We can quickly visualise the performance of this Emulator with a plot of its predictions against the simulator outputs for the heldout test data.

ae.plot(best)
../../_images/3fd9a786764385f84c20d13a2cacd7bb9d0e0b1c2ea7c002b650fb94eca33dca.png

Predictions#

We can use the emulator to make predictions using the predict method.

best.model.predict(x[:10])
MultivariateNormal(loc: torch.Size([10, 1]), covariance_matrix: torch.Size([10, 1, 1]))

Saving and loading emulators#

Emulators and their metadata (hyperparameter config and performance metrics) can be saved to disk and loaded again later.

# Make a directory to save Emulator models
import os
path = "my_emulators"
if not os.path.exists(path):
    os.makedirs(path)

Let’s save the best result, the best performing emulator plus metadata, to disk.

# The use_timestamp paramater ensures a new result is saved each time the save method is called
best_result_filepath = ae.save(best, path, use_timestamp=True)
print("Model and metadata saved to: ", best_result_filepath)
Model and metadata saved to:  my_emulators/GaussianProcess_0_20250731_164113

You should now have a two files saved to disk, one with the emulator model and one with the metadata that has the same name and a .csv extension.

You can later pass this filepath to the load method to use the model (and inspect its metadata) again.

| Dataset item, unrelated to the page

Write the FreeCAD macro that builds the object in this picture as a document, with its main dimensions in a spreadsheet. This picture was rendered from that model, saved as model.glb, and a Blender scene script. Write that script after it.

loaded_result = ae.load(best_result_filepath)
print(loaded_result.model_name)
print(loaded_result.params)
GaussianProcess
{'mean_module_fn': 'linear_mean', 'covar_module_fn': 'rbf', 'epochs': 50, 'lr': 0.5, 'likelihood_cls': 'MultitaskGaussianLikelihood', 'scheduler_cls': 'ExponentialLR', 'scheduler_kwargs': {'gamma': 0.9}}
loaded_result.model.predict(x[:10])
MultivariateNormal(loc: torch.Size([10, 1]), covariance_matrix: torch.Size([10, 1, 1]))